It turns out that the U.S. TV stations in the syndication market are short of fresh off-network sitcoms. Laughs are hard to come by.
For decades, local TV stations have counted on off-network sitcom reruns to build strong advertising revenues -- the likes of “Cheers,” “Seinfeld,” and “Modern Family” -- pulling in somewhat young audiences.
But now, all content and effort has transitioned to local TV news content -- a more cost-efficient way for TV stations to operate.
Sony Pictures Television is offering up a new late-night show -- “Channel Surf with Craig Ferguson” -- that reviews comedy content on TV networks of the previous week.
Where have those reruns of network sitcoms with any sort of lineage gone -- those with multiyear episodes under their belt?
The answer -- as it has been for many genres -- is streaming.
Ferguson, who had fronted CBS’ “Late Late Show” from 2005 to 2014, is hoping to reinvent whatever half-hour needs local TV stations have.
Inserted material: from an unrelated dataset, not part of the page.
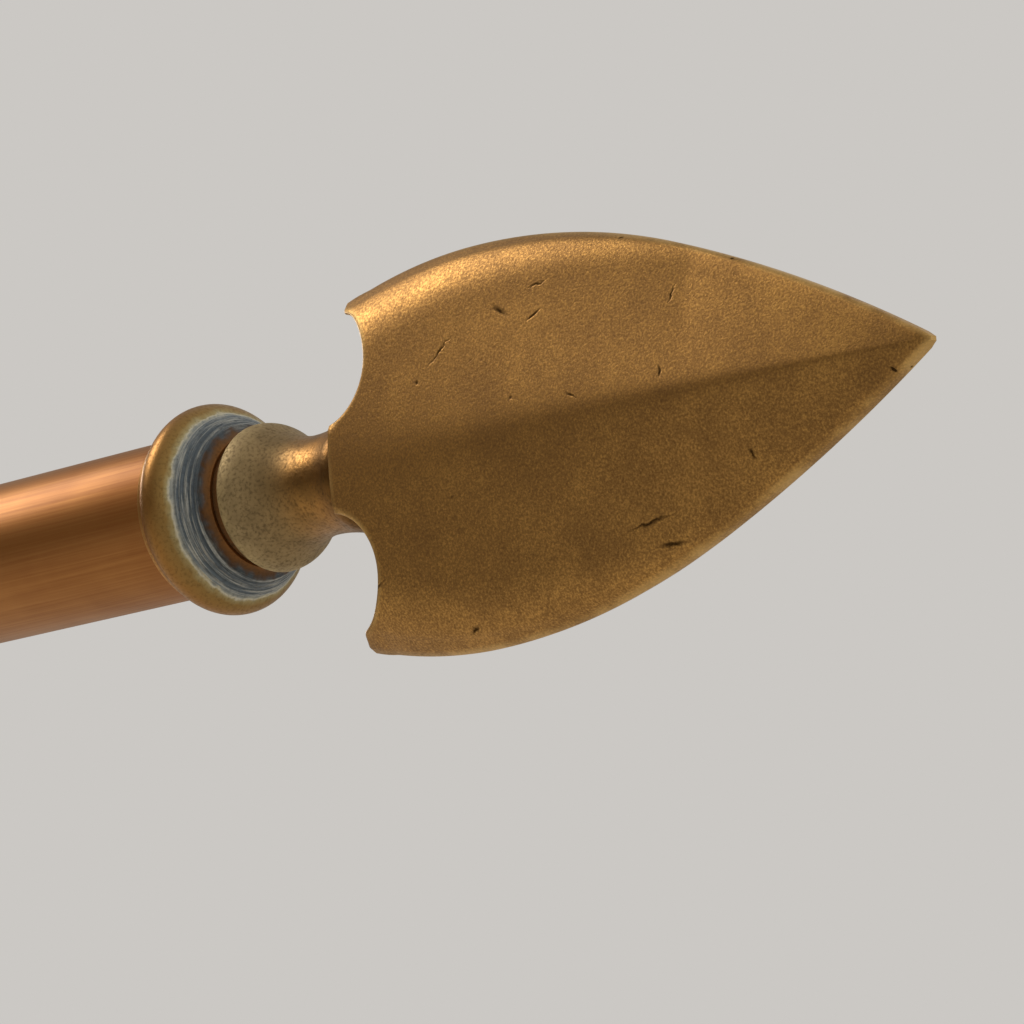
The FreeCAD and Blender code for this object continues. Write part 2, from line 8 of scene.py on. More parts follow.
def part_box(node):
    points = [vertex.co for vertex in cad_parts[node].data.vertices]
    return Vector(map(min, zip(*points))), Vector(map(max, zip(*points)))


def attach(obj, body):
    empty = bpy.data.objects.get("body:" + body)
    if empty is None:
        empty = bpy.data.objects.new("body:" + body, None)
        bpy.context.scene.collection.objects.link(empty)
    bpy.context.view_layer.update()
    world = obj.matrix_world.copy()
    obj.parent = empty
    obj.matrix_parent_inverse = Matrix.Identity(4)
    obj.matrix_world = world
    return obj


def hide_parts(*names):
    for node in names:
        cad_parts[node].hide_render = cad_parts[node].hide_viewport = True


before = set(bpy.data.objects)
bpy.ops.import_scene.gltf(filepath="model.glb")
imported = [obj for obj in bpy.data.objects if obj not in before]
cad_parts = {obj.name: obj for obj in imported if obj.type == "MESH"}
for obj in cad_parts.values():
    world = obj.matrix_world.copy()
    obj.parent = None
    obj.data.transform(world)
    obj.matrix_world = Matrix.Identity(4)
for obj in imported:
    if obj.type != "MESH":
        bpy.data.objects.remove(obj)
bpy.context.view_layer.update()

He believes, according to a press release, that “television is ready for the return of the silly/ funny/ occasional lip-synching puppet format.”
Yes, puppets on late-night TV!
Still, late night has been a tricky thing for syndication -- especially for “talk” shows of sorts.
The last big success was with Arsenio Hall, who in 2013 attempted to revive his earlier success of his late-night talk series (1989-1994). The 2013 effort lasted just one season.
One can imagine that TV stations will increasingly have other needs in key dayparts where with other non-scripted content would seem to find places in TV schedules in the coming years --- in prime time, early prime time and late night, in part where off-network sitcoms ran.
That said, daytime syndication continues to be stable -- filled with afternoon talk and court shows.
Perhaps we can see why major TV station groups continue to invest, buy, or start up, multicast, locally based digital entertainment networks chock full of library and other TV content to make a buck.
Those networks -- seeking carriage on streaming distribution outlets -- seem to be a better approach for TV stations going forward, especially under the banner of growing FAST channels (Free Ad-Supported Television).
But more constraints are coming to video consumers -- in terms of a plethora of TV and streaming choice, all with limited consumer media-time availability.
Can those TV station group-owned channels continue to make an impact? Or, looking near-term, are TV syndication “review” shows of other TV shows the right approach -- just for laughs?
Sounds like Channel Surf is like E! The Soup and also the short live Crazy Talk with Ben Aaron as the host of the show from the 2015-16 season only.